Initially $P$ has 5 valence electrons.
Work Step by Step
1) The electron configuration of $P$ is $$[Ne]3s^23p^3$$ $P$ has 5 valence electrons. The electron configuration of $F$ is $$1s^22s^22p^5$$ $P$ has 7 valence electrons. 2) Here we see that both $P$ and $F$ need more electrons to fill an octet ($P$ needs 3 more electrons and $F$ needs 1 more electron), so we would use covalent bonding in $PF_3$ formation, which means each atom must share its own electrons so that all can reach an octet. Since each $F$ atom only needs 1 more electron to reach an octet, it will share 1 electron and $P$ also shares 1 electron so that these 2 electrons would be used by both $P$ and $F$ atoms. Therefore, both $P$ and $F$ atoms would acquire 1 more electron to its atom, and now $F$ atom reaches an octet. The same process applies in forming covalent bonding of $P$ with the other 2 $F$ atoms. So eventually, $P$ atom would give out 3 out its 5 valence electrons to the sharing.

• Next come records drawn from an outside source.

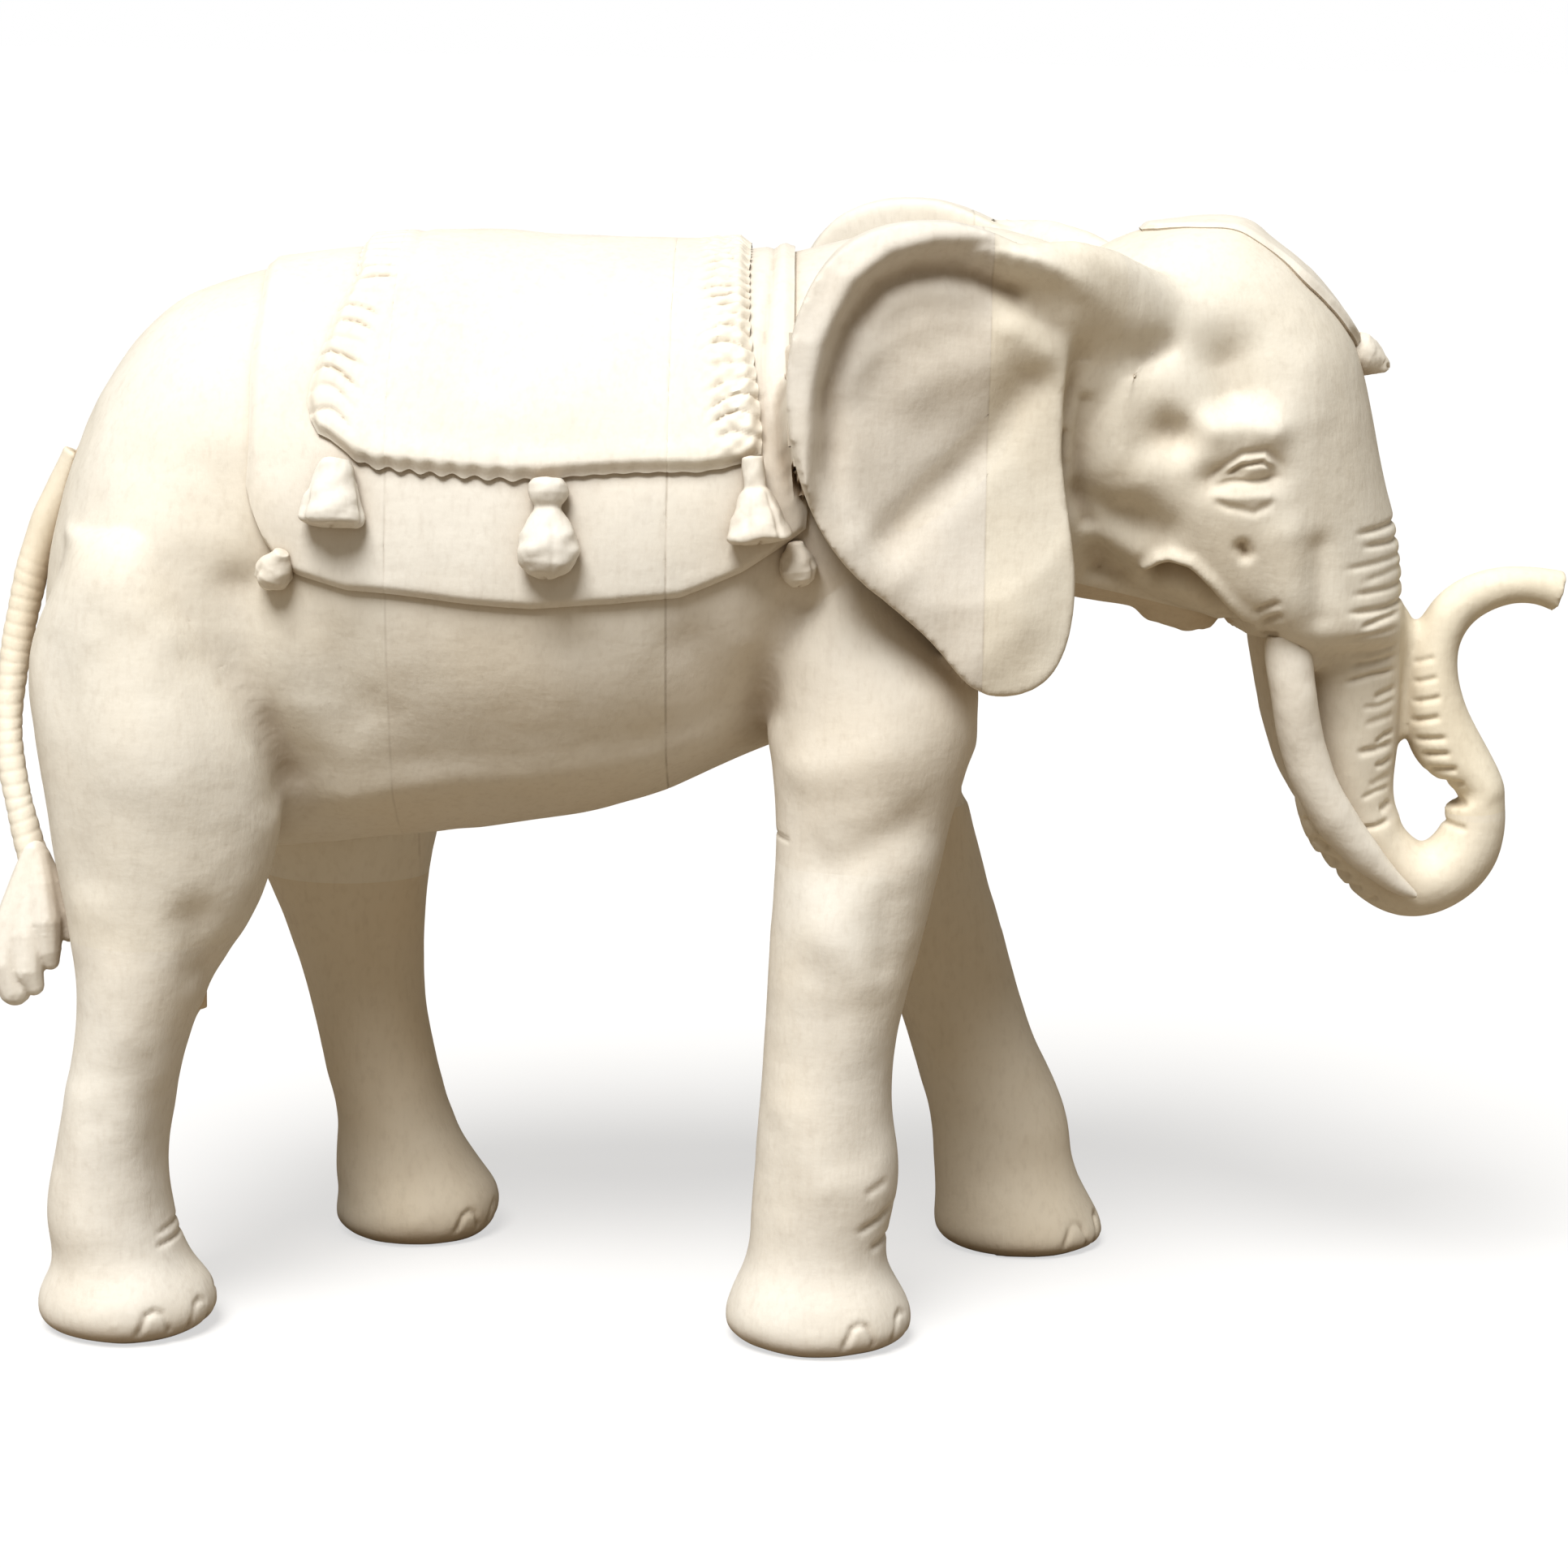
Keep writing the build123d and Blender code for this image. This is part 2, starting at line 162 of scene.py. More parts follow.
class Clay:  # a mesh being carved: its points, seen from the right side, and its normals
    def __init__(self, obj):
        self.obj = obj
        self.place = points(obj)
        self.flip = np.where(self.place[:, 1] > 0, -1.0, 1.0)
        self.look()

    def look(self):  # after moving points: store them and read the normals again
        movePoints(self.obj, self.place)
        self.normal = normals(self.obj)
        self.seen = self.place.copy()
        self.seen[:, 1] *= self.flip
        self.facing = self.normal.copy()
        self.facing[:, 1] *= self.flip

    def push(self, chosen, amount, direction=None):  # amount in mm, into the wood
        if direction is None:
            self.place[chosen] -= self.normal[chosen] * amount[:, None]
        else:
            way = np.array(direction, float)[None, :] * np.ones((len(amount), 1))
            way[:, 1] *= self.flip[chosen]
            self.place[chosen] -= way * amount[:, None]

    # A gouge along path: in the side view when flat, or in space. A negative depth raises wood.
    def cut(self, path, width, depth, region=None, side="both", flat=True, facing=0.15, direction=None,
            fade=0.0):
        path = np.array(path, float)
        view = self.seen[:, [0, 2]] if flat else self.seen
        reach = width * 1.5
        near = np.all((view > path.min(0) - reach) & (view < path.max(0) + reach), axis=1)
        if region is not None:
            near &= region
        if side == "right":
            near &= self.flip > 0
        elif side == "left":
            near &= self.flip < 0
        chosen = np.nonzero(near)[0]
        if not len(chosen):
            return
        gap, share = along(path, view[chosen])
        amount = depth * np.exp(-((gap / (0.6 * width)) ** 2))
        if fade:
            amount *= eased(0, fade, share) * eased(0, fade, 1 - share)
        if flat and facing is not None:
            amount *= eased(facing, facing + 0.35, -self.facing[chosen, 1])
        self.push(chosen, amount, direction)


    def soften(self, path, width, rounds):  # sand one place smooth
        gap, _ = along(path, self.seen[:, [0, 2]])
        near = gap < 2.4 * width
        weight = np.exp(-((gap / width) ** 2))[near]
        for i in range(3):
            soft = blurred(self.obj, self.place[:, i], rounds, near)[near]
            self.place[near, i] += weight * (soft - self.place[near, i])
        self.look()


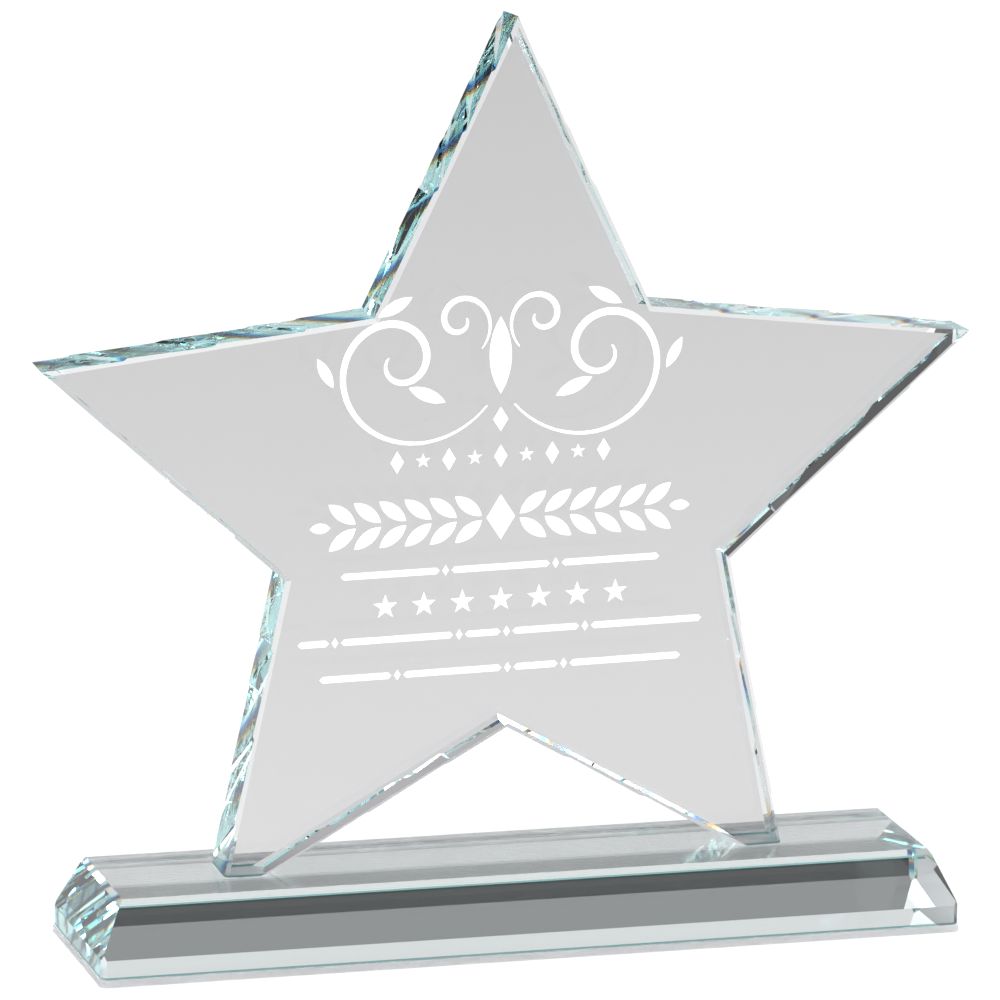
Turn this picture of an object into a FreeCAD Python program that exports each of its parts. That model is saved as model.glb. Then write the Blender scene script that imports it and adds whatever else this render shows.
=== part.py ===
"""Star trophy: a cut glass star standing on a bevelled glass base.

The star is a thick plate with bevelled face edges and ground facets on its sides.
Its front carries shallow etched ornament, and each etched group is filled with white paint.
Clear adhesive films hold its two feet to the base, and a thin pad is glued under the base.

Frame: millimetres, +Z up, the front faces -Y, and X = 0 is the star's upright axis.
Z = 0 is the underside of the pad, which is what the trophy stands on.
"""

import FreeCAD
import Part
import math
import os
from FreeCAD import Vector

# ---------------------------------------------------------------- driving dimensions, mm

# Pad and its adhesive film
pad_thickness = 1.5
pad_overhang = 0.3
pad_film_thickness = 0.15
pad_film_inset = 2.0

# Base
base_length = 192.0
base_depth = 45.5
base_height = 16.0
base_band_height = 4.2  # upright band at the bottom
base_lean = 5.4  # how far each side leans in above the band
base_rim_across = 0.9  # bevel round the top face, measured along it
base_rim_down = 1.2  # and the same bevel measured down
base_corner_bevel = 1.0  # on the four upright corners of the band
base_shift = 2.4  # the base's middle lies this far right of the star's axis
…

However, since each sharing has 2 electrons which can be used by both atoms, after 3 sharings $P$ atom now has 6 bond-sharing valence electrons, plus 2 nonbonding electrons and reaches an octet. The diagram of formation of $PF_3$ is shown below. (a) As we see from the electron configuration of $P$, the valence electrons in the $3s$ and $3p$ subshells. There are 2 electrons in subshell $3s$ and 3 electrons in subshell $3p$. Therefore, initially $P$ has 5 valence electrons.